I try 125, 130 and 135 gauges but was wondering if one of those gauge sizes would give me more of the bright defined sound I’m always wanting,,,,, or does gauge size make a difference ?

My apologies if that’s a dumb question
Thanks in advance for for any opinions and feedback.

Cheers, Davyo

I like to use 125’s as I find thinner strings give a stronger, clearer fundamental with less weird overtones than the heavier strings do. However I am not playing with a pick and may have different tonal goals in mind!
 
I think it's safe to say that thinner gauge is more flexible and will lend itself to more clank, overtones, brighter tone and easier to sound more aggressive.
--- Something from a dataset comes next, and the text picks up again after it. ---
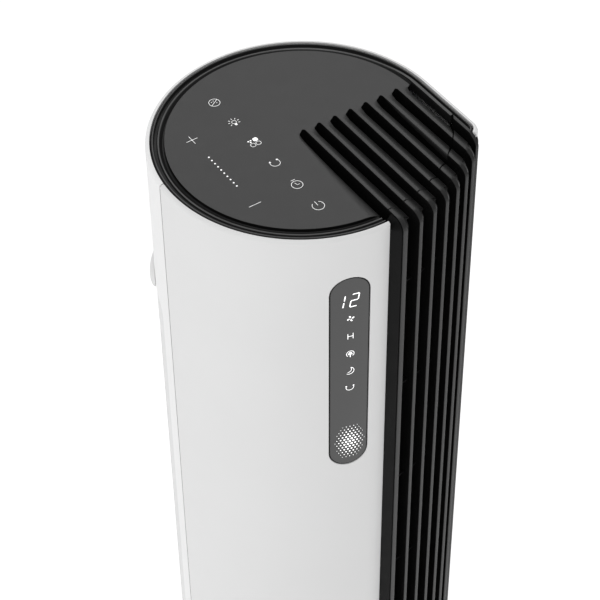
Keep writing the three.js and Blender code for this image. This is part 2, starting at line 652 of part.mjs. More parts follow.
function levelWindow() {
  return curvedWall(SHELL_INNER_R + 0.4, SHELL_R - 0.5, 57.8, 62.2, 90, 200, 2);
}

function alongY(r, x, y0, y1, z, sides) {
  return new THREE.CylinderGeometry(r, r, y1 - y0, sides).translate(x, (y0 + y1) / 2, z);
}

const VALVE_Z = 80;

function portSeal() {
  const outer = alongY(10.5, 0, SUMP_REAR_Y + FIT_GAP, -40, VALVE_Z, 20);
  return cut(outer, alongY(7.4, 0, -60, -20, VALVE_Z, 20));
}

function waterCircuit() {
  const unit = new THREE.Group();
  unit.add(part("water_tray", trough(836, 856), GREY));
  unit.add(part("drip_tray", trough(DECK_TOP + FIT_GAP, 296), GREY));
  unit.add(part("sump_tray", sumpTray(), GREY));
  unit.add(part("port_seal", portSeal(), RUBBER));
  unit.add(part("pump_body", pumpBody(), BLACK));
  unit.add(part("pump_impeller", pumpImpeller(), WHITE));
  unit.add(part("riser_hose", riserHose(), CLEAR));
  unit.add(part("float_bracket", floatBracket(), GREY));
  const pin = crossPin(1.5, FLOAT_X - 7.5, FLOAT_X + 7.5, FLOAT_PIVOT_Y, FLOAT_PIVOT_Z, 12);
  unit.add(part("float_pin", pin, STEEL));
  unit.add(part("float_arm", floatArm(), WHITE));
  unit.add(part("water_tank", waterTank(), CLEAR));
  unit.add(part("tank_front", tankFront(), WHITE));
  unit.add(part("level_window", levelWindow(), CLEAR));
  const valveFront = SUMP_REAR_Y + FIT_GAP;
  unit.add(part("tank_valve", alongY(7, 0, valveFront, TANK_FRONT_Y - FIT_GAP, VALVE_Z, 20), BRASS));
  return unit;
}

// ---- Intake door with the cooling pad ----
function rearDoor() {
  const from = DOOR_START_DEG + 0.2;
  const to = DOOR_END_DEG - 0.2;
  const bottom = DOOR_BOTTOM + SLIDE_GAP;
  const top = DOOR_TOP - SLIDE_GAP;
  const slab = curvedWall(SHELL_INNER_R, SHELL_R - 0.4, from, to, bottom, top, 20);
  const rows = 8;
  const margin = 24;
  const pitch = (top - bottom - 2 * margin) / rows;
  const windows = Array.from({ length: rows }, (_, i) => {
    const z = bottom + margin + i * pitch;
    return curvedWall(100, 140, from + 9, to - 9, z + 5, z + pitch - 5, 6);
  });
  const uprights = [52, 90, 128].map((angle) =>
    curvedWall(SHELL_INNER_R + 0.8, SHELL_R - 1.2, angle - 1, angle + 1, bottom + 5, top - 5, 1),
  );
  return join(cut(slab, ...windows), ...uprights);
}

// The lip along the door's top edge, which fingers pull on
function doorGrip() {
  const inner = SHELL_R + FIT_GAP;
  const start = [inner, DOOR_TOP - 12];
  const profile = [start, [126.6, 842], [127.8, 849], [126.8, 857], [inner, DOOR_TOP + 12], start];
  const wedge = prism([[0, 0], ...arc(200, 28, 152, 6)], 0, HEIGHT);
  return common(turned(profile, 60), wedge);
}

function padFrame() {
  const outerR = SHELL_INNER_R - FIT_GAP;
  const [from, to] = [PAD_START_DEG, PAD_END_DEG];
  const outer = curvedWall(PAD_INNER_R, outerR, from - 1, to + 1, PAD_BOTTOM, PAD_TOP, 14);
  const hollow = curvedWall(80, 140, from + 0.2, to - 0.2, PAD_BOTTOM + 3, PAD_TOP - 3, 10);
  return cut(outer, hollow);
}

function intakeDoor() {
  const unit = new THREE.Group();
  const padStart = PAD_START_DEG + 0.5;
  const padEnd = PAD_END_DEG - 0.5;
  const pad = curvedWall(PAD_INNER_R, PAD_OUTER_R, padStart, padEnd, PAD_BOTTOM + 3.3, PAD_TOP - 3.3, 14);
  unit.add(part("rear_door", rearDoor(), WHITE));
  unit.add(part("door_grip", doorGrip(), WHITE));
  unit.add(part("pad_frame", padFrame(), GREY));
  unit.add(part("cooling_pad", pad, FIBRE));
  return unit;
}

const cooler = new THREE.Group().add(swivelBase(), casing(), blower(), waterCircuit(), intakeDoor());

export default cooler;
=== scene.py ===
"""Looks of the tower evaporative cooler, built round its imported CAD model.
Shapes are worked out in millimetres, in the CAD frame, and stored in metres.
Angles are in degrees, anticlockwise from +X as seen from above. The cooler's front faces -Y."""

import math
from collections import Counter, namedtuple

import bpy
import numpy as np
from mathutils import Matrix, Vector
from mathutils.geometry import delaunay_2d_cdt


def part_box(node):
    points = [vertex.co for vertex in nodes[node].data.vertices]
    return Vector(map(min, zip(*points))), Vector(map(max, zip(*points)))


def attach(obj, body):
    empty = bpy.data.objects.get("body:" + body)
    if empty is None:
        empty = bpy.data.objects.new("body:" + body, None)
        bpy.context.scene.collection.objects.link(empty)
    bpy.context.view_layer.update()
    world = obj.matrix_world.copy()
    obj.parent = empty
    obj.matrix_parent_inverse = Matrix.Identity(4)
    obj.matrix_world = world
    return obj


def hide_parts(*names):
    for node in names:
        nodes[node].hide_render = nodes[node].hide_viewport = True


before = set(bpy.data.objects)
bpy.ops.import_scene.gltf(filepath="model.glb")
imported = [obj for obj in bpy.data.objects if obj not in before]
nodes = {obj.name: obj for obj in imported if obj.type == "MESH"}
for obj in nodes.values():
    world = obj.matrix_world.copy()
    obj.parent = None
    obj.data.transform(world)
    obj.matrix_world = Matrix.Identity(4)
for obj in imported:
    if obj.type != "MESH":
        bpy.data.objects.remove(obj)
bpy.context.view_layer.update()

MM = 0.001


# ---- Small helpers
def box_mm(node):
    """A CAD node's lowest and highest corners in millimetres."""
    low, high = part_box(node)
    return low / MM, high / MM


def heights(node):
    """A CAD node's lowest and highest z."""
    low, high = box_mm(node)
    return low.z, high.z


def placed(name, data):
    made = bpy.data.objects.new(name, data)
    bpy.context.scene.collection.objects.link(made)
    return made


def polar(r, deg, x=0.0, y=0.0):
    """The point at radius r and angle deg round (x, y)."""
    a = math.radians(deg)
    return x + r * math.cos(a), y + r * math.sin(a)


def steps(a, b, count):
    """Even values from a to b, both included."""
    return [a + (b - a) * i / count for i in range(count + 1)]


def unit(t):
    """t, kept between 0 and 1."""
    return min(max(t, 0.0), 1.0)


def eased(t):
    """Rises smoothly from 0 to 1."""
    t = unit(t)
    return t * t * (3 - 2 * t)


# ---- Sizes, read from the frame where it holds them
shell_low, shell_high = box_mm("rear_shell")
SHELL_BOTTOM, TOP = shell_low.z, shell_high.z
SHELL_R = max(-shell_low.x, shell_high.x)
WALL = 3.6
PANEL_R = -box_mm("top_cover")[0].x
PANEL_Z = TOP - 0.1
DOOR_LOW, DOOR_HIGH = heights("rear_door")
TANK_LOW, TANK_HIGH = heights("tank_front")
GRILLE_BOTTOM = heights("front_grille")[0]
SEAM_DEG = 174.0
SEAM_HALF_DEG = 0.26  # half of the gap between the two casings
FRONT_EDGE_DEG = 269.1
CORNER_R = 14.0  # the casing's right front corner
CORNER = (SHELL_R - CORNER_R, -63.6)
DISPLAY_DEG = 253.78
DISPLAY_WIDTH = 34.4
DISPLAY_GAP = 0.3
window_low, window_high = heights("display_window")
DISPLAY_LOW, DISPLAY_HIGH = window_low - DISPLAY_GAP, window_high + DISPLAY_GAP
GRILLE_CENTRE = (7.2, 14.4)
GRILLE_FACE_R = 144.3
GRILLE_JOINT_R = 123.6  # where the grille meets the touch panel's fingers
GRILLE_EDGE_R = 9.6  # rounding of the grille's top edge
BAR_COUNT = 7
BAR_FIRST_X = 6.6
BAR_PITCH = 15.12
BAR_FACE = 2.7  # width of a bar's front face
FIRST_BAR_FACE = 3.8
BAR_FACE_END = 4.15  # right edge of that face, from the bar's left side
BORDER_X = BAR_FIRST_X + BAR_COUNT * BAR_PITCH  # left side of the last bar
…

Thicker gauge you're getting stiffness, darker and more out front fundamental. The key is to have just enough meat and potatoes fundamental but to also have enough flex and brightness and as far as tapers go I prefer untapered just because I have to adjust them more to get the right tone and it's usually higher than the other strings and it's nicer to have string height more uniform. Also untapered feels a little stiffer which to me helps me not dig too hard when I'm playing. And after experimentation with 135 I'm going back to 125, 128 if it's blue steels, or 130 but no thicker and untapered if I have a choice. I like to have just enough fundamental to go with the brightness so it sounds big but not muddy. I've been through tons of strings finding what makes each brand interesting and it really helps to narrow it down when you have a clear sound that you're trying to achieve.